> Directions for this task
Repeat the lines below exactly as written, please, from the line with "the one before." to the line with "obj.matrix_world = world", both lines included, and no others.

> Given data
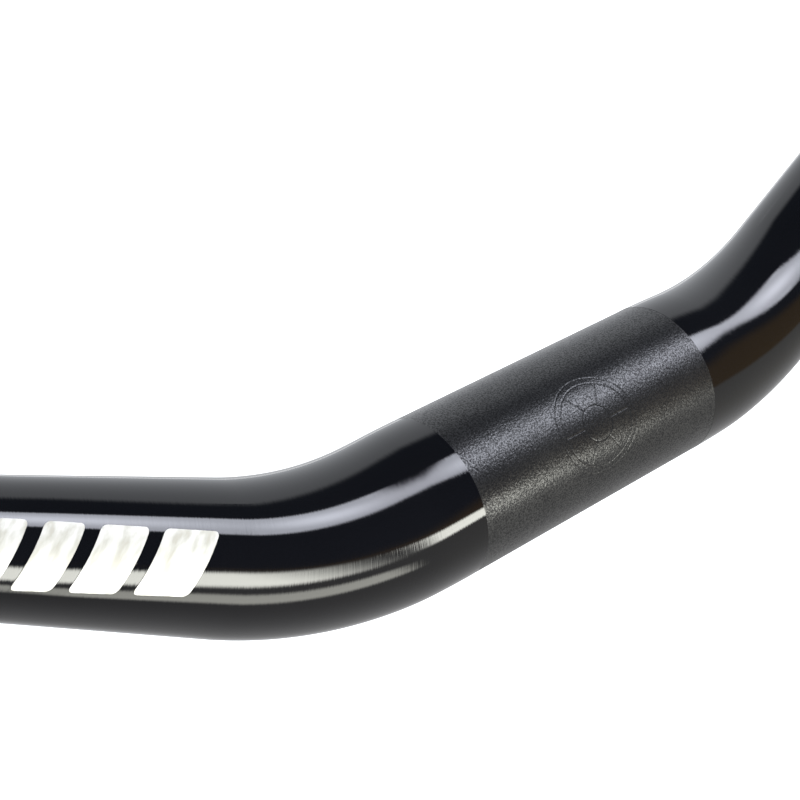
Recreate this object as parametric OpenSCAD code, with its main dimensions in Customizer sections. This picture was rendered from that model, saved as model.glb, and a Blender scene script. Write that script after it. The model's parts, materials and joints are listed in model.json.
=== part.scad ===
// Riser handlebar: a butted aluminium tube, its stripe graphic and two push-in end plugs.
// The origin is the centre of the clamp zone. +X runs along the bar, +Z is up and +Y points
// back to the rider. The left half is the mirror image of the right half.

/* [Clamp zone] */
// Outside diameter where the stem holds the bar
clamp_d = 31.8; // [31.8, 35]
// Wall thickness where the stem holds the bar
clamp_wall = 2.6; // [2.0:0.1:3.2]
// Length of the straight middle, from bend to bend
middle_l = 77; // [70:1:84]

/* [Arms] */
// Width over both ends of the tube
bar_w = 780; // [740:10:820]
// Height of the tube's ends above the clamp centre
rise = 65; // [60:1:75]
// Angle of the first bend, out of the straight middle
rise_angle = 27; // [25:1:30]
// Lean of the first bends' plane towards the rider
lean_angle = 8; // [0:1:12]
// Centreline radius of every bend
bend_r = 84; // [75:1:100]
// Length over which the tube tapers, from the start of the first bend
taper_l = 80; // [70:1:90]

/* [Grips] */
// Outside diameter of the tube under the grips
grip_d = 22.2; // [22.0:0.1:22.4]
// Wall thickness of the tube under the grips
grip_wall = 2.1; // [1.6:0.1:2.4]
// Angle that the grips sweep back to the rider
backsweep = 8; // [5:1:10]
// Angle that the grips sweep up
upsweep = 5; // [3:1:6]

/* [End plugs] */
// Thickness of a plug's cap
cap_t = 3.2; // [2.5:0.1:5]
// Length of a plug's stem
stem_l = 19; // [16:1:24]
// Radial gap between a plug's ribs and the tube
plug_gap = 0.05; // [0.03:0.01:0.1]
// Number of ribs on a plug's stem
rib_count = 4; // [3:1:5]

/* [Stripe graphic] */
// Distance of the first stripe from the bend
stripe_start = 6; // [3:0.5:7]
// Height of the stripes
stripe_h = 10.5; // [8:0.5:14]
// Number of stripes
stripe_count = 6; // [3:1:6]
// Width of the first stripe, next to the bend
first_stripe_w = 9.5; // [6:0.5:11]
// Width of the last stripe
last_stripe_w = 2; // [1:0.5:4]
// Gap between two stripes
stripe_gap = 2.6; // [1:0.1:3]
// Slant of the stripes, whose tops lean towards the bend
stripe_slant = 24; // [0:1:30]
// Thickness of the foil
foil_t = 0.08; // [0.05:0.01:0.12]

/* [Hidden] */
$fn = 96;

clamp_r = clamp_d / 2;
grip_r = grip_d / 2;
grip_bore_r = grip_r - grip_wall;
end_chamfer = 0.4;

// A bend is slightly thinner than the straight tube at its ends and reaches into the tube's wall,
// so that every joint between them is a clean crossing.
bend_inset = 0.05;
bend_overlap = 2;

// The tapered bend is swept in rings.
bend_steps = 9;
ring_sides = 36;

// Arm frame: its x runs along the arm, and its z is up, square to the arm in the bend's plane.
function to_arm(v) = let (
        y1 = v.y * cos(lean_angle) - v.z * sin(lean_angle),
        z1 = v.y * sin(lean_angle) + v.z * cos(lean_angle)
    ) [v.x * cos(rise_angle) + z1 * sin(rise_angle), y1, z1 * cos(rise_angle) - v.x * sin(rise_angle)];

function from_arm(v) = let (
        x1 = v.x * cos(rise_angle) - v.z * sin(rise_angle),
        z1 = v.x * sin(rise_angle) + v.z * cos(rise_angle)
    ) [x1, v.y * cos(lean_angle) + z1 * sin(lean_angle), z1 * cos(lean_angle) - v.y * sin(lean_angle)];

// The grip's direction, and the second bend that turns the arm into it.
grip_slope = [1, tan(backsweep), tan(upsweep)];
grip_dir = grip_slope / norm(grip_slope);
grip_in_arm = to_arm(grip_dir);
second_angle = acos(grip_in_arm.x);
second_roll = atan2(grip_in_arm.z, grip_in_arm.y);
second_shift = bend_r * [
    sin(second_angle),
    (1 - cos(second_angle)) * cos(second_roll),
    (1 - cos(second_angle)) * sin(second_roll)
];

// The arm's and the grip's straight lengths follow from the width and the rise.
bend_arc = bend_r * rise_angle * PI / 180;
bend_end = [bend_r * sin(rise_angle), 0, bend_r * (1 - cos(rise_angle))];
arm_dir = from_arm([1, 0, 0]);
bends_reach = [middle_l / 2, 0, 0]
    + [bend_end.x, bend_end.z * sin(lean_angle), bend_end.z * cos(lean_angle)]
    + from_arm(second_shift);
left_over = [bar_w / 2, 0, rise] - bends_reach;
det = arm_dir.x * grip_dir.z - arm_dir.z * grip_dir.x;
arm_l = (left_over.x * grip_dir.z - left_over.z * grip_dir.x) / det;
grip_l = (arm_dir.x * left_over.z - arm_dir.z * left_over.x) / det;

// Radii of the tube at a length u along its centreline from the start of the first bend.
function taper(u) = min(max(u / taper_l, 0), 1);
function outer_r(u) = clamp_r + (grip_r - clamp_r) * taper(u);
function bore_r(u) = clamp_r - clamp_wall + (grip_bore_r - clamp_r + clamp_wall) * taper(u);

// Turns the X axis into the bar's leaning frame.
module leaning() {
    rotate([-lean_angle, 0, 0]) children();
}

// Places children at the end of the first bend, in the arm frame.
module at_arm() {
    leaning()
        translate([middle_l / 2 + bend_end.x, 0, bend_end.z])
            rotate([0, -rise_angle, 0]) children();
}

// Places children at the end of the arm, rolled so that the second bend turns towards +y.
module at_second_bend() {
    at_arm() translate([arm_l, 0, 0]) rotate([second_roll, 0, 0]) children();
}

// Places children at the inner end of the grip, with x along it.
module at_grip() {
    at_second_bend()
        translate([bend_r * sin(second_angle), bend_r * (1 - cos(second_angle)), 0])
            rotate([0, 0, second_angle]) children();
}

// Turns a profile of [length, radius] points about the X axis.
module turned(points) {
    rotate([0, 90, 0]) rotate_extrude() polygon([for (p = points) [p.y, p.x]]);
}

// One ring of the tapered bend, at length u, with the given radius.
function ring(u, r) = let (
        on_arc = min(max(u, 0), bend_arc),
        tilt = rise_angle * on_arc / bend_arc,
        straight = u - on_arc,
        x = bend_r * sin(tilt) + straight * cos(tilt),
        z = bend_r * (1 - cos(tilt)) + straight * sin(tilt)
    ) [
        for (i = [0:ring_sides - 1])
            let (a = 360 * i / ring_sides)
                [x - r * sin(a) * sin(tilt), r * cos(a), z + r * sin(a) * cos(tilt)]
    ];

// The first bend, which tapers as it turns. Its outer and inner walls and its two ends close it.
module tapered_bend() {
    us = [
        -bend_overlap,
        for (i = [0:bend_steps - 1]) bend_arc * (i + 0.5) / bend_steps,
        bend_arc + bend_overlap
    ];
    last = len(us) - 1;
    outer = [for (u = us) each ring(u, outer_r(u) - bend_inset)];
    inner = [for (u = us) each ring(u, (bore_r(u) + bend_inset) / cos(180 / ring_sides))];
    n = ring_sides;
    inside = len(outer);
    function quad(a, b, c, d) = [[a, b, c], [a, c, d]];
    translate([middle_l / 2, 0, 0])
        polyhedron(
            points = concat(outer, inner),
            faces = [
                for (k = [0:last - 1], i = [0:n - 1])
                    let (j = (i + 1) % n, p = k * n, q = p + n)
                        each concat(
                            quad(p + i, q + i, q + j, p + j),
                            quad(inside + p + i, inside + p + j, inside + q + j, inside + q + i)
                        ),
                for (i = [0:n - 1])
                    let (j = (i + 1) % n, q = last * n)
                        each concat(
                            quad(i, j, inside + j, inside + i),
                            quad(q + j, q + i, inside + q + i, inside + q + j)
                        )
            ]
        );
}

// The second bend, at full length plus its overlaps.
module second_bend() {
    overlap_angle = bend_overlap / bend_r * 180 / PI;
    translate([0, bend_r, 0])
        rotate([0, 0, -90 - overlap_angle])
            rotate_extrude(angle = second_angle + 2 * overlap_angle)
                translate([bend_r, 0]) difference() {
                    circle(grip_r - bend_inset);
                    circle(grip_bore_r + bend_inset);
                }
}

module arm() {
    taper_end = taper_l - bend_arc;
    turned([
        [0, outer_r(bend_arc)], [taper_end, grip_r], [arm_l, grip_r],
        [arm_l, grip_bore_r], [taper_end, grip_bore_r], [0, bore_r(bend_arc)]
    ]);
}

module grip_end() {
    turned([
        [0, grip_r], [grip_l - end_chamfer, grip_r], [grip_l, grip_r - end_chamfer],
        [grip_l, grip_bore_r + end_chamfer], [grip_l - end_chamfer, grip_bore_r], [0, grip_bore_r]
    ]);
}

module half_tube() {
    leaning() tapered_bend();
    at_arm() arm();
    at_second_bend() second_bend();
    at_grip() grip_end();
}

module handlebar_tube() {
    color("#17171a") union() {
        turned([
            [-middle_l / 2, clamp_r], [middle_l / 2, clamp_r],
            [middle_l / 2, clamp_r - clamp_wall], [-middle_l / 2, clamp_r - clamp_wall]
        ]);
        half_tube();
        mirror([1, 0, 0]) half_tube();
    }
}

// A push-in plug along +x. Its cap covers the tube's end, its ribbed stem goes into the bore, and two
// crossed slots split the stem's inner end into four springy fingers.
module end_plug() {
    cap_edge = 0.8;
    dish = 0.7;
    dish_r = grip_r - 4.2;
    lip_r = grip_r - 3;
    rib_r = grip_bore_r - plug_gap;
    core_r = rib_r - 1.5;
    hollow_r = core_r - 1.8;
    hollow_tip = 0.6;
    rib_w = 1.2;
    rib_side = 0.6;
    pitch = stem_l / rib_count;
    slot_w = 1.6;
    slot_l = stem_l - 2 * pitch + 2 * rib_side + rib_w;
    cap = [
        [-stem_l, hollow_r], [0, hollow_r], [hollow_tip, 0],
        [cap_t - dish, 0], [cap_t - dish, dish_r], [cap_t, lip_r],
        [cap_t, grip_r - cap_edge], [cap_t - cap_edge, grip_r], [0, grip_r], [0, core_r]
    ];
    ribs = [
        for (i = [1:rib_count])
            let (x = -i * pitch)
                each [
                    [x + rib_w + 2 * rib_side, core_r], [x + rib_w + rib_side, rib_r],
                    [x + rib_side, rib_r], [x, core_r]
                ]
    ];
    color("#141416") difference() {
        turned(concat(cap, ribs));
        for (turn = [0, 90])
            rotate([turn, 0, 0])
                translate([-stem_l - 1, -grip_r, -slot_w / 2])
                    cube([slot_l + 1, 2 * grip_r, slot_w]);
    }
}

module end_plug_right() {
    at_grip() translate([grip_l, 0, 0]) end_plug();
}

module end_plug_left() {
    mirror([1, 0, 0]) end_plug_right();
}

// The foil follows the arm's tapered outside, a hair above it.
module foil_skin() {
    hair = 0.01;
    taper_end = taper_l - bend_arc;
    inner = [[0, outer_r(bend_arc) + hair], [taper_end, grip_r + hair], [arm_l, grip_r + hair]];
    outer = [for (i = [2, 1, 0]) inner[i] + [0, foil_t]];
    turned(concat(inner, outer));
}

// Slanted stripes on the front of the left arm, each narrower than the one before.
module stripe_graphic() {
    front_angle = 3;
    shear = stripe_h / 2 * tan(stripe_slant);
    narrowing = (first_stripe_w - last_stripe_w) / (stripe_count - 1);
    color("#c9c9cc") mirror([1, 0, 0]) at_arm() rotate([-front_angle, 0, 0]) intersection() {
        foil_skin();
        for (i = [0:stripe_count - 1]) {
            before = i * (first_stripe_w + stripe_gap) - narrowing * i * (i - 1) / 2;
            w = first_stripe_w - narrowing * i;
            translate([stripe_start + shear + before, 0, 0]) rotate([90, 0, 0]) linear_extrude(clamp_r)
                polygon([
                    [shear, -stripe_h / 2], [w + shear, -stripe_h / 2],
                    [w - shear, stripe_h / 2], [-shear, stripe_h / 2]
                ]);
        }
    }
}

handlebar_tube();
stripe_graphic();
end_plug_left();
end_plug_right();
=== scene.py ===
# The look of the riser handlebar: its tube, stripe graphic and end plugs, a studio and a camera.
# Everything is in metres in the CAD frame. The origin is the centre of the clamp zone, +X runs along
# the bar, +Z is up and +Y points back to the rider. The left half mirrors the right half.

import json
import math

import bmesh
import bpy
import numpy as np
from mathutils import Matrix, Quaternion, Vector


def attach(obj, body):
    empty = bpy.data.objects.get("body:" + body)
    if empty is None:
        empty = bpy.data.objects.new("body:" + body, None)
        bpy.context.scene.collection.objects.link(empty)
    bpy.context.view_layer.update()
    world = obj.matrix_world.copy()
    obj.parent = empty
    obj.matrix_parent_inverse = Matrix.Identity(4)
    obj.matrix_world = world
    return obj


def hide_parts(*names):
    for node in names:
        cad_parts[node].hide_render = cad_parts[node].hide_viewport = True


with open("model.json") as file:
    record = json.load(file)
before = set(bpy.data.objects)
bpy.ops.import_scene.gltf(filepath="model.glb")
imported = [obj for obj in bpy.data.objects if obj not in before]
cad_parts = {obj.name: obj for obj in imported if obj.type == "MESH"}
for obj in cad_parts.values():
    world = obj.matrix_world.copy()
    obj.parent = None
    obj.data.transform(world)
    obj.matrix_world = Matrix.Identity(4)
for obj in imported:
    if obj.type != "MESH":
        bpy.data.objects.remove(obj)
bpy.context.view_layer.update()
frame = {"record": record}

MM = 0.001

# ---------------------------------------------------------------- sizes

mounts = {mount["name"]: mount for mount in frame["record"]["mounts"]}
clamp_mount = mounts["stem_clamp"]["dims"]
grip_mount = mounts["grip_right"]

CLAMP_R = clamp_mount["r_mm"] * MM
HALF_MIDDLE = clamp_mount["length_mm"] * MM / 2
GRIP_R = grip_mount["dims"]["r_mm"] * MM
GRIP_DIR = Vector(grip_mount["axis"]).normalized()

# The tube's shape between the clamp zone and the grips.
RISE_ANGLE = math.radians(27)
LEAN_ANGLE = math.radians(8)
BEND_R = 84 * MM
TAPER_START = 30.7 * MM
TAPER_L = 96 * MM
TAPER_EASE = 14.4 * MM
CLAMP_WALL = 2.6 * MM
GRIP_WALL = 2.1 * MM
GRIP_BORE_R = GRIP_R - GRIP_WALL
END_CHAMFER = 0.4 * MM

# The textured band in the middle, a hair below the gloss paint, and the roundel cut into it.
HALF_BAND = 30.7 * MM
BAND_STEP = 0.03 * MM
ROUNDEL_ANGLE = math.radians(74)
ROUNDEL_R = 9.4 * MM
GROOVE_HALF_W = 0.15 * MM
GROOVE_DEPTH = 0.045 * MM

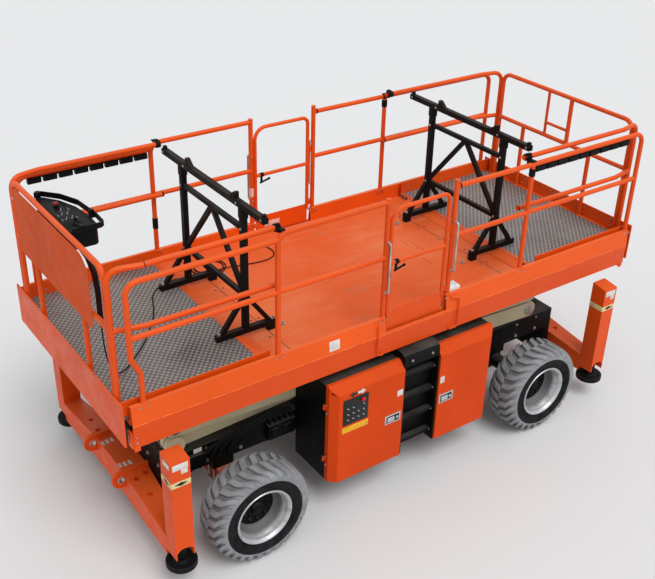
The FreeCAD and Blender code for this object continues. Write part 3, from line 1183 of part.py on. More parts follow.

> Written answer
// Slanted stripes on the front of the left arm, each narrower than the one before.
module stripe_graphic() {
    front_angle = 3;
    shear = stripe_h / 2 * tan(stripe_slant);
    narrowing = (first_stripe_w - last_stripe_w) / (stripe_count - 1);
    color("#c9c9cc") mirror([1, 0, 0]) at_arm() rotate([-front_angle, 0, 0]) intersection() {
        foil_skin();
        for (i = [0:stripe_count - 1]) {
            before = i * (first_stripe_w + stripe_gap) - narrowing * i * (i - 1) / 2;
            w = first_stripe_w - narrowing * i;
            translate([stripe_start + shear + before, 0, 0]) rotate([90, 0, 0]) linear_extrude(clamp_r)
                polygon([
                    [shear, -stripe_h / 2], [w + shear, -stripe_h / 2],
                    [w - shear, stripe_h / 2], [-shear, stripe_h / 2]
                ]);
        }
    }
}

handlebar_tube();
stripe_graphic();
end_plug_left();
end_plug_right();
=== scene.py ===
# The look of the riser handlebar: its tube, stripe graphic and end plugs, a studio and a camera.
# Everything is in metres in the CAD frame. The origin is the centre of the clamp zone, +X runs along
# the bar, +Z is up and +Y points back to the rider. The left half mirrors the right half.

import json
import math

import bmesh
import bpy
import numpy as np
from mathutils import Matrix, Quaternion, Vector


def attach(obj, body):
    empty = bpy.data.objects.get("body:" + body)
    if empty is None:
        empty = bpy.data.objects.new("body:" + body, None)
        bpy.context.scene.collection.objects.link(empty)
    bpy.context.view_layer.update()
    world = obj.matrix_world.copy()
    obj.parent = empty
    obj.matrix_parent_inverse = Matrix.Identity(4)
    obj.matrix_world = world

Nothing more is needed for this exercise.